In 2008, Anthony D. Pellegrini raised a topic of paramount importance in terms of young children’s education and development. More specifically, the author discussed the value of recess, which had allegedly been diminished by the professional community. Pellegrini does not accept the views of recess as a merely playful activity that steals the time from more important academic disciplines. According to his perspective, it is a pivotal element of young children’s education, as it promotes socialization and provides insight into students’ behavior and competencies. For several decades, he has been an academic psychologist specializing in children’s early development at school. In the early 1990s, Pellegrini became interested in the debates surrounding the importance of recess. His professional environment and experience enabled in-depth observations of key tendencies in this regard. The discussion presented in this article is prompted by the persistent arguments against recess as an ineffective means of pastime. However, as suggested by Pellegrini’s insight, such activities are indispensable for the comprehensive development of young children.

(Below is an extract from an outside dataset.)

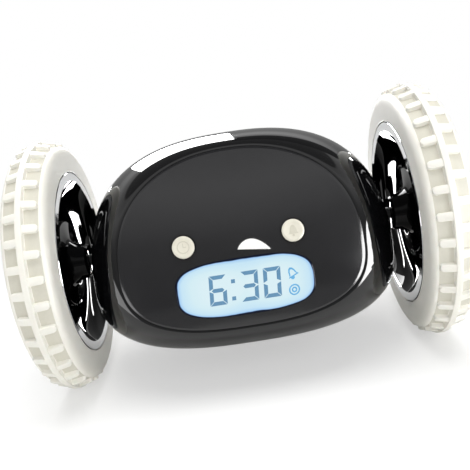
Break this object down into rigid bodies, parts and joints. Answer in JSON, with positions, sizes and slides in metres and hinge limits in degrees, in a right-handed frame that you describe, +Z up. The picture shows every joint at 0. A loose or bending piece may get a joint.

The perspective of reduced recess time proponents establishes the context of the present discussion. Pellegrini (2008) reports that such views have been emerging in academic settings since the early 1990s. He artfully compares recess to short rest during workdays on assembly lines or long-distance driving. Nevertheless, as per the opposing views, breaks in kindergarten and elementary school are not essential. Moreover, it is claimed to distract children from meaningful activities by engaging them in games. The system encourages children to remain in a state of constant development through an increased emphasis on arithmetic and literacy. Under these circumstances, recess often becomes a perceived impediment on the path to better learning outcomes. To prevent the process from becoming monotonous, Pellegrini’s opponents often attempt to introduce more physical education. Overall, they believe that intensive, concentrated learning without breaks is to translate into enhanced competencies and better performance in young children.
On the other hand, the deliberate lack of attention to the benefits of recess is a one-sided perspective that may prove to be detrimental for students. Following decades of professional experience as an academic psychologist, Pellegrini (2008) remains convinced of the effectiveness of recess. Even short breaks amid exhausting or monotonous activities help people regain stamina and concentration. Similar to a driver who loses focus after several hours of driving, young children become easily distracted without playful breaks. Consequently, their ability to absorb new information shortly becomes depleted. Pellegrini (2008) argues that enhanced physical education cannot amend the issue. In fact, the primary value of recess consists of the stressless environment it creates for children. When students go to the playground, their actual personalities surface. They are no longer restrained by the imposing figure of teachers or academic boundaries. For educators, recess creates nearly endless opportunities in terms of observations. Experienced teachers and psychologists can analyze their students’ behavior, evaluating their ability to sympathize, cooperate, and think critically. All these components contribute to quality learning, adding a socialized dimension to the process and ensuring the value of recess.
My personal experience is in line with the views expressed by the author of this article. In fact, recess is integral to the learning process across all stages. At a young age, children naturally lack the level of attentiveness that is required for prolonged studies. When learning continues for an excessive period, even the most important topics will not be understood properly. In spite of educators’ efforts to present the material in an interesting form, children will be physically unable to respond effectively and memorize all that is important. As a result, they will form blank spaces in the curriculum that will only grow worse. As children mature, the material becomes more difficult and complex, as well. Accordingly, recess is bound to become a necessity, as, for example, in the case of physical activities.
Overall, without sufficient time to rest and regain focus, many students will inevitably begin to fail at their studies. Moreover, their social skills risk becoming underdeveloped without the required interaction with peers between classes. Anthony D. Pellegrini rightfully objects to the emerging views against recess. His academic experience introduces a point of view of immense value that puts the matter at hand from a professional perspective. As far as I am concerned, the importance of recess is not to be underestimated for all children of all ages. In this regard, the relentless pursuit of efficiency within the educational system may result in its further depreciation and even failure to provide the required results.
Pellegrini, A. D. (2008). the recess debate: A disjuncture between educational policy and scientific research. American Journal of Play, 1(2), 181–191.